> **Set exercise**: Each line that holds the string "with" counts once; say how many such lines there are and add nothing.

== Input records ==

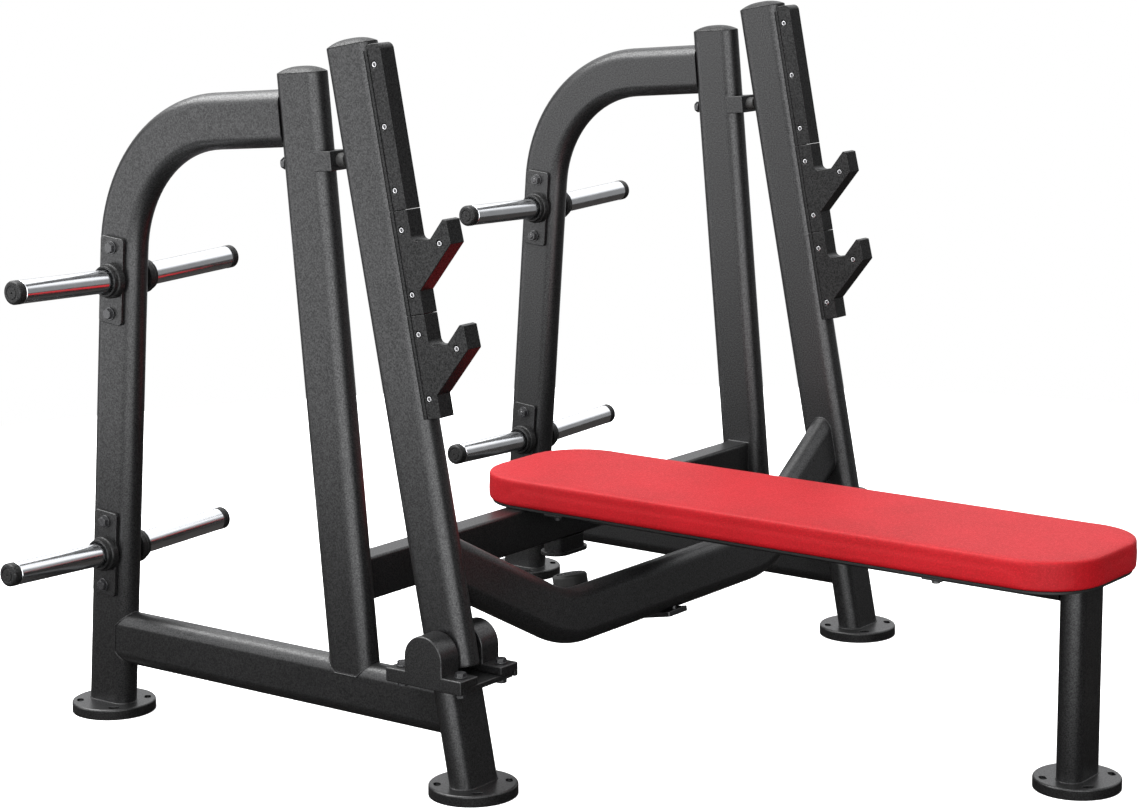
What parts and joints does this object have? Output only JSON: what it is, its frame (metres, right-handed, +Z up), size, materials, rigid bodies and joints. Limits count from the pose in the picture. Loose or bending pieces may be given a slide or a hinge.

===
== Input records ==

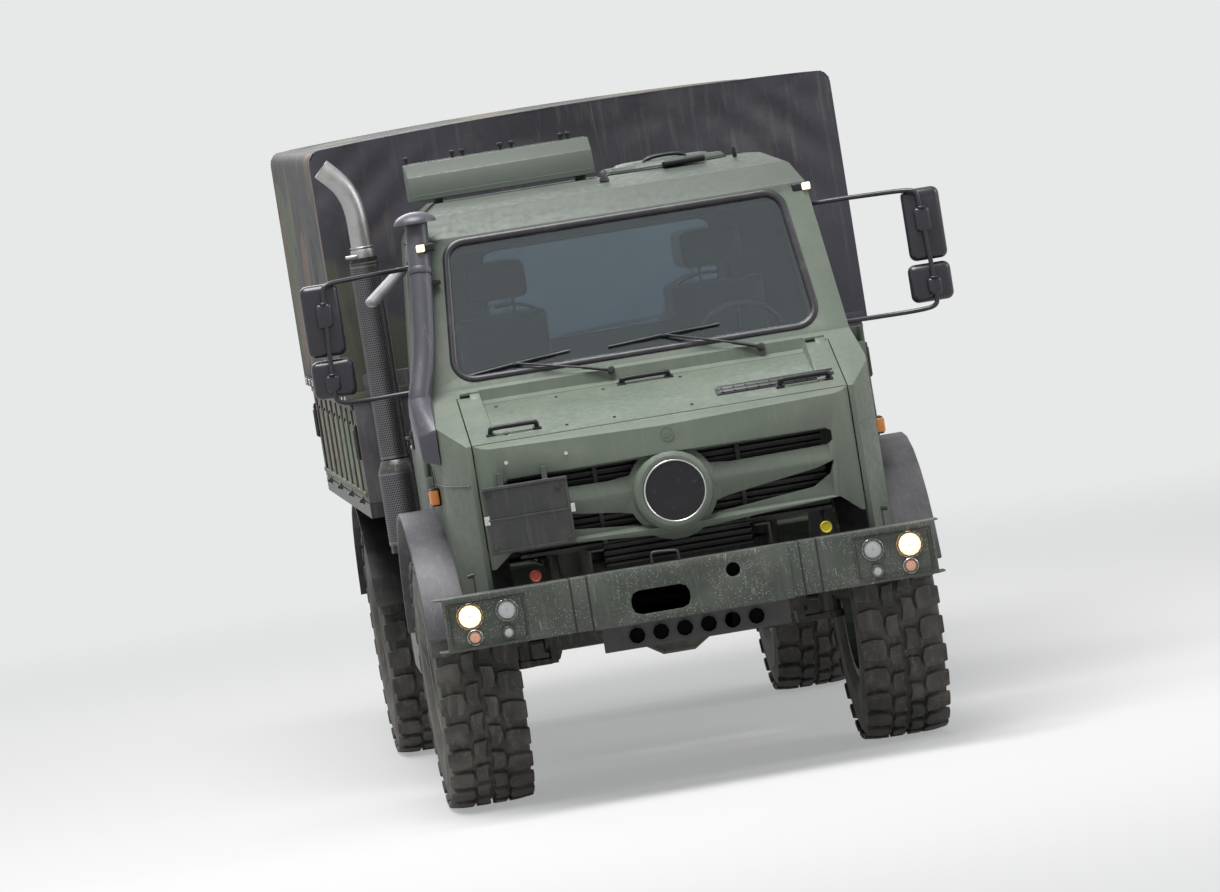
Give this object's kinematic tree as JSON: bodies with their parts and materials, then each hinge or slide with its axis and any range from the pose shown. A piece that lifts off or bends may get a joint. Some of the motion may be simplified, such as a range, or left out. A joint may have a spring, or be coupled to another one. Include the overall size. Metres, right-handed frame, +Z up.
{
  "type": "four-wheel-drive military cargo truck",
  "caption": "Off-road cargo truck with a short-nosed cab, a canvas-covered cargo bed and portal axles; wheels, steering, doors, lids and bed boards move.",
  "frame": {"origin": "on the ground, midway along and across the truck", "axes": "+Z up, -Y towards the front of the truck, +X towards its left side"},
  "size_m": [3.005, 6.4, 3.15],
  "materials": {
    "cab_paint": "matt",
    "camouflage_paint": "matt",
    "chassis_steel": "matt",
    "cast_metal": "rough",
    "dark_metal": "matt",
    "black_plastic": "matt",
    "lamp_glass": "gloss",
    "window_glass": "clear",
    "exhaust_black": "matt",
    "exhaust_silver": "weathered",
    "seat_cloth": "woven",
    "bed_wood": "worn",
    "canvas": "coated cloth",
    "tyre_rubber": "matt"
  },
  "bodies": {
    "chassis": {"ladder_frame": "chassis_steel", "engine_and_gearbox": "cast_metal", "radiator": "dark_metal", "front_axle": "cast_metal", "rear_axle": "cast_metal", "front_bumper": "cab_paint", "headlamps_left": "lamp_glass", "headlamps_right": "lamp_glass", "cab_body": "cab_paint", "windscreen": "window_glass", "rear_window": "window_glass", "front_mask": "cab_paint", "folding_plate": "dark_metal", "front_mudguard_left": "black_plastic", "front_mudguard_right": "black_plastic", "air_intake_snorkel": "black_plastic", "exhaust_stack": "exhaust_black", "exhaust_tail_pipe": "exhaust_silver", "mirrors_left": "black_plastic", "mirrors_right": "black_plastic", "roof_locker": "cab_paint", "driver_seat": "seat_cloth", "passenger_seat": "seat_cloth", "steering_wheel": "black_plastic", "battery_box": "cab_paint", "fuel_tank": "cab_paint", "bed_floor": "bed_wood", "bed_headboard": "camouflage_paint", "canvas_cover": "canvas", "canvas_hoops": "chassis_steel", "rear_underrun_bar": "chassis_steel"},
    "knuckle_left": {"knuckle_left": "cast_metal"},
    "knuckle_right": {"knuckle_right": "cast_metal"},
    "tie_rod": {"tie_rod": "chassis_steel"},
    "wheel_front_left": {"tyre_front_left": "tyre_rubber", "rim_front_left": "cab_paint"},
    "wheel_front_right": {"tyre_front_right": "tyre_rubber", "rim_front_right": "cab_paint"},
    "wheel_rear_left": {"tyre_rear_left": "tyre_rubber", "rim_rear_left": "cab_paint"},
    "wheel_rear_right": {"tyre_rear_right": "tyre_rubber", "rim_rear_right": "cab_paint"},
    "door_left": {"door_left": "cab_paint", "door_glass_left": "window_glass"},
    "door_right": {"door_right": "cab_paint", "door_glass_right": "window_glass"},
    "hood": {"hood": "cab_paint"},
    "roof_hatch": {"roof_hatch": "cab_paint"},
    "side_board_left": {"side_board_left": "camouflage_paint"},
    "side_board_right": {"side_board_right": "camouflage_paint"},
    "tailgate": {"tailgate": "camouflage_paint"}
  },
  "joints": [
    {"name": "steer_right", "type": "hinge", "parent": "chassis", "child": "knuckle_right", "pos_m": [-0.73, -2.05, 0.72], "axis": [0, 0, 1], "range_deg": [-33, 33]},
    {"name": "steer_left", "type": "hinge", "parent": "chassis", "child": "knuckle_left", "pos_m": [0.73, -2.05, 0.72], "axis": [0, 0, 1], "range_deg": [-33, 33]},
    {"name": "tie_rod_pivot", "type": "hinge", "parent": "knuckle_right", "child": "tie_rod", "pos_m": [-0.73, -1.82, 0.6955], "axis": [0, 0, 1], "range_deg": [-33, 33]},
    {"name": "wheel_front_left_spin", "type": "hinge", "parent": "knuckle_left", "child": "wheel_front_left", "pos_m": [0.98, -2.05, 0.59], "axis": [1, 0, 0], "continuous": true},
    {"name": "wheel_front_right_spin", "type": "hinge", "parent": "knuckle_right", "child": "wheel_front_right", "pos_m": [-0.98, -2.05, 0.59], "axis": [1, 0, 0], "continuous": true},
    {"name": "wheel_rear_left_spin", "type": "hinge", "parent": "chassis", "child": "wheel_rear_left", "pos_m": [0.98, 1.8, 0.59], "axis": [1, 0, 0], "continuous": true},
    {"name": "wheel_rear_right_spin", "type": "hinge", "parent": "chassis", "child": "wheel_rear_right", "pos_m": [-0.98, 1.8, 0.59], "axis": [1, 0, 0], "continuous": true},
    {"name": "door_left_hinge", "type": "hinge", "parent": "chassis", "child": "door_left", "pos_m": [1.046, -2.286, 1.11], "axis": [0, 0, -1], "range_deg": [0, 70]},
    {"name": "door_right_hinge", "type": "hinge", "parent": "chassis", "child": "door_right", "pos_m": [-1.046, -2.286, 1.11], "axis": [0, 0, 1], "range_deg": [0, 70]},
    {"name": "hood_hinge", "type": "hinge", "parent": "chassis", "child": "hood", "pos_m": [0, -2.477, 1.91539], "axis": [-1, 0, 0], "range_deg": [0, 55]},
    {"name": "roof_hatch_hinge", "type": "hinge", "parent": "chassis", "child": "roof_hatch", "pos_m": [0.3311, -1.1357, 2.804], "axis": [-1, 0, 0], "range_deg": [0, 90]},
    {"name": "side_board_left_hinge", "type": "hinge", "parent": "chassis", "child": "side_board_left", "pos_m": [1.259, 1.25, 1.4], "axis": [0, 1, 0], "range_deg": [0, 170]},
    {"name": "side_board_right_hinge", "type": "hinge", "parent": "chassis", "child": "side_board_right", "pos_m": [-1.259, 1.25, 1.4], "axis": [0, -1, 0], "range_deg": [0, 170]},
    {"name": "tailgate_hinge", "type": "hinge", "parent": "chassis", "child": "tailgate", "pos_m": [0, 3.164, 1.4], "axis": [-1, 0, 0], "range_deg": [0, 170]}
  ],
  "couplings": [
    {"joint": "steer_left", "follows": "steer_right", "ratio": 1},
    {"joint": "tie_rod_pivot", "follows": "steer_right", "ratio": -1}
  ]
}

===

> **Worked solution**: 2